DaggerDB is an ACID compliant database. When a transaction has been committed you can be sure that it has been persisted to disk and that it will be there even after a crash or a power failure. DaggerDB uses unbuffered write-though to write the complete transaction data to disk followed by a checkpoint write to a transaction log. When starting up, DaggerDB searches for the last valid committed transaction, starting at the end of the transaction log. Transactions are in ReadCommited isolation mode which means that data in transactions will be visible to queries directly after it has been committed without any delay, while a transaction that is being committed when a query hits will not be visible to the query.
DaggerDB is a database specialized in analyzing data, its role in most services will therefore be as a secondary database next to the OLTP databases, batching data from them or adding data in realtime as it is inserted to the OLTP databases. As with most other OLAP solutions DaggerDB should never be responsible for owning the data, it should always be possible to rebuild Dagger cubes from the original datasource if you later need to change the data model of the cube.
When creating the data model of a cube it should always be as specialized as possible for the analytics that you want to perform - only containing the dimensions, members and values you need for analyzing the data. Try grouping the data as much as possible and avoid storing dimensions with members of very high granularity. E.g you should probably not have a dimension called "Order line" with one member for each order line. But maybe one dimension for product, one for sales channel and perhaps one for customer.
The optimal hardware setup is at least 8 Gb ram, 8 processor cores and SSD disks.
Let's do a couple of tests to give you a hint of the performance characteristics of DaggerDB. The query response time measures shown below are the ones that DaggerDB returns in the query result set and are server side measures, measuring the time from building the query, retrieving aggregates and data, ev. data aggregation and building the result set. Serialization / deserialization, network traffic and client execution time is not included in those measures. All tests are run on an intel i8 with a SSD disk with all settings for caching, page sizes etc set to the defaults.
We're starting by using the DaggerDB server with a persistent cube containing 3 dimensions, 1 value and 1 measure. This test starts with an emty cube and runs until it contains 25 million rows at the same time constantly querying the cube with the query:
Select(). Dimension(1). Members(1, 2, 3, 4, 5). Across(). Dimension(2). Members(2012, 2013, 2014). Where(). Dimension(3). Member(3)
The server and the applications inserting and querying the cube are in this test all running on the same computer. The inserter is running at approx 45.000 inserts per second, and the program querying is set to execute about 100 queries per second.
The insert speed is as the chart shows constant as the number of records in the cube increases. The query response time is also about constant as the dataset grows and averages at around 1 ms per query in this test.

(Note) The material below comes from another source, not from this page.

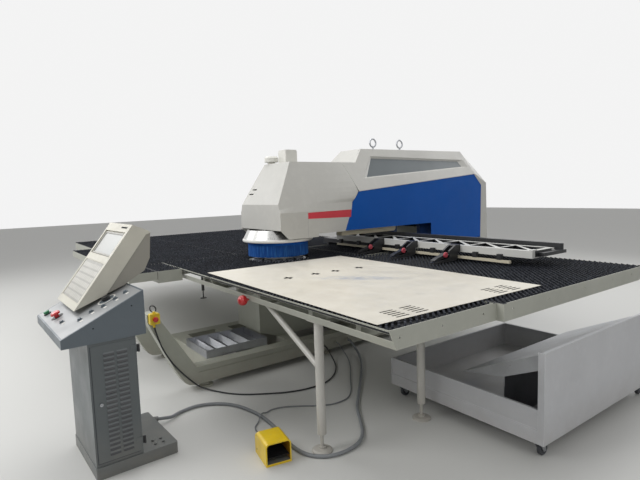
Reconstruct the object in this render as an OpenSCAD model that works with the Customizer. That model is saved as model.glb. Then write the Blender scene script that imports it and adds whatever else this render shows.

Constantly running queries as in this tests helps keeping the aggregates very up to date, thereby keeping the data needed to be retrieved from the columnar store low. In this test we instead run the inserts (25.000.000) separatly on their own and not until they complete we run a series of queries of various complexity:
|Query||1:st Response time||2:nd Response time|
|Select(). Dimension("1"). Members(9)||< 1 ms||< 1 ms|
|Select(). Dimension("1"). Members(1, 2, 3, 4, 5, 6, 7, 8, 9)||< 1 ms||< 1 ms|
|Select(). Dimension("2"). Members(2012, 2013, 2014, 2015).Across() .Dimension("3"). Members(1, 2, 3, 4, 5, 6, 7, 8, 9)||14 ms||< 1 ms|
|Select(). Dimension("2"). Members(2012, 2013, 2014, 2015). Across() .Dimension("3"). Members(1, 2, 3, 4, 5, 6, 7, 8, 9). Where(). Dimension("1"). Member(2)||3 ms||< 1 ms|
|Select(). Dimension("3"). Members(1, 2, 3, 4, 5, 6, 7, 8, 9)||1 ms||< 1 ms|
|Select(). Dimension("1"). Members(1, 2, 3, 4, 5, 6, 7). Where() .Dimension("2"). Member(2012). And(). Dimension("3"). Member(7)||< 1 ms||< 1 ms|
Use the DaggerDB Server Web-Admin to easily create databases and cubes without having to write code. You can also view statistics for each cube on the server, updated in real-time.
The Web-admin is a thin .NET MVC application that you host in your IIS Web-Server and access from your web browser.
Using the web admin you can also write queries directly against the cubes and view the results in tables combined with statistics for the queries executed.